WRITTEN EXERCISE —
Find the lines holding the string "hinge" in the data, then copy all of them.

SOURCE EXCERPT —
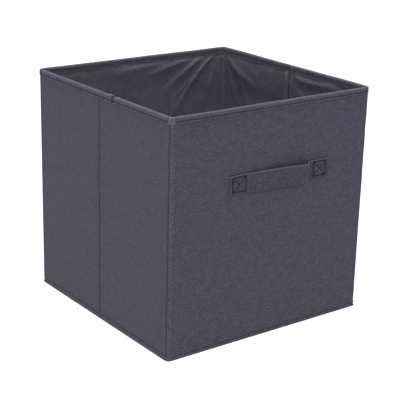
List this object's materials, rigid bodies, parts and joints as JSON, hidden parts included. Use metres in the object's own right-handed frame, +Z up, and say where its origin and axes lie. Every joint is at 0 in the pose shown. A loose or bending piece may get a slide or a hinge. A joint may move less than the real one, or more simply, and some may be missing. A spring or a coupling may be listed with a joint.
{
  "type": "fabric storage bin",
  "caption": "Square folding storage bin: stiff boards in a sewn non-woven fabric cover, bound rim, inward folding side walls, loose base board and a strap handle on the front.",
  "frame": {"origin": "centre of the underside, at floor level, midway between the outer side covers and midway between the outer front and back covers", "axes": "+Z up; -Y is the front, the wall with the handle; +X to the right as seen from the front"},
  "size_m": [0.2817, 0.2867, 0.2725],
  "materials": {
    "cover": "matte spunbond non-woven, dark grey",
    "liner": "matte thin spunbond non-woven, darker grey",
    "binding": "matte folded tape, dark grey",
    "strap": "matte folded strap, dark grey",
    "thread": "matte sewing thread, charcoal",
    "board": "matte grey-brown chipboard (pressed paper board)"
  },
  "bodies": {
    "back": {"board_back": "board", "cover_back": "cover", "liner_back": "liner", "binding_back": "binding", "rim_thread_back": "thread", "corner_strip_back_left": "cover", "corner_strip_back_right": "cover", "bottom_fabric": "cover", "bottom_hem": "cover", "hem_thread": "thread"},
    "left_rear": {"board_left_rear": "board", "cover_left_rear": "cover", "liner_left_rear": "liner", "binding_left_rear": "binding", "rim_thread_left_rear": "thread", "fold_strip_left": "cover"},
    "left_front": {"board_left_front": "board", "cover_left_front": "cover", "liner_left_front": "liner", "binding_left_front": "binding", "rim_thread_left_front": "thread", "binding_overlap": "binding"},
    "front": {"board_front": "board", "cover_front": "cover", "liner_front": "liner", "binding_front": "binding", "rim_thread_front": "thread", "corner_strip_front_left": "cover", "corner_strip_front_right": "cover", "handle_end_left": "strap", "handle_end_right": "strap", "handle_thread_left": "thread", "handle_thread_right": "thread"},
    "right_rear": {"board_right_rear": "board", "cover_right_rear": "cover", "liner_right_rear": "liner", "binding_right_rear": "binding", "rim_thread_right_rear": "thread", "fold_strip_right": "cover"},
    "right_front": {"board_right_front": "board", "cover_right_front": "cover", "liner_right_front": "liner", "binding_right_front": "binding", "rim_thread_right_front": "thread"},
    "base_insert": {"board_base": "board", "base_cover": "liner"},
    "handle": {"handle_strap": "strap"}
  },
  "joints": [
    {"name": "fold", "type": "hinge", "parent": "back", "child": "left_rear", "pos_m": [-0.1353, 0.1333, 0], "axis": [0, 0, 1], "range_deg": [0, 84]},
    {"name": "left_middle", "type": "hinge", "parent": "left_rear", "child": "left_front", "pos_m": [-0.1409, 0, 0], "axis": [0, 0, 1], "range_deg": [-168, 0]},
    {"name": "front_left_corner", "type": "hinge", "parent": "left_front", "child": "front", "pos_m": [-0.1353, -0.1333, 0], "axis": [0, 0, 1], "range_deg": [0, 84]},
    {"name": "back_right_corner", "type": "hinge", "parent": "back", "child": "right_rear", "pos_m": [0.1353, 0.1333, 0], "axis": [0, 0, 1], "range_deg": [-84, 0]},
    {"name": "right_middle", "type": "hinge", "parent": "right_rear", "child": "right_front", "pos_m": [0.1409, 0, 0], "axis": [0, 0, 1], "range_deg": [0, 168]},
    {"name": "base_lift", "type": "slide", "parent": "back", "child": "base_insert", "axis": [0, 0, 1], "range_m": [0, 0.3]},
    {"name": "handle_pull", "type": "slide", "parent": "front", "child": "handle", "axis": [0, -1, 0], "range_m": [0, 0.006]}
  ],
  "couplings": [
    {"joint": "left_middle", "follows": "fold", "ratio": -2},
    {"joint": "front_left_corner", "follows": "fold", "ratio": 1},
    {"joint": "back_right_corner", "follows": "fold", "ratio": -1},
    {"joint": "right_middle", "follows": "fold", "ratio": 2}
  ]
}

EXERCISE SOLUTION —
List this object's materials, rigid bodies, parts and joints as JSON, hidden parts included. Use metres in the object's own right-handed frame, +Z up, and say where its origin and axes lie. Every joint is at 0 in the pose shown. A loose or bending piece may get a slide or a hinge. A joint may move less than the real one, or more simply, and some may be missing. A spring or a coupling may be listed with a joint.
    {"name": "fold", "type": "hinge", "parent": "back", "child": "left_rear", "pos_m": [-0.1353, 0.1333, 0], "axis": [0, 0, 1], "range_deg": [0, 84]},
    {"name": "left_middle", "type": "hinge", "parent": "left_rear", "child": "left_front", "pos_m": [-0.1409, 0, 0], "axis": [0, 0, 1], "range_deg": [-168, 0]},
    {"name": "front_left_corner", "type": "hinge", "parent": "left_front", "child": "front", "pos_m": [-0.1353, -0.1333, 0], "axis": [0, 0, 1], "range_deg": [0, 84]},
    {"name": "back_right_corner", "type": "hinge", "parent": "back", "child": "right_rear", "pos_m": [0.1353, 0.1333, 0], "axis": [0, 0, 1], "range_deg": [-84, 0]},
    {"name": "right_middle", "type": "hinge", "parent": "right_rear", "child": "right_front", "pos_m": [0.1409, 0, 0], "axis": [0, 0, 1], "range_deg": [0, 168]},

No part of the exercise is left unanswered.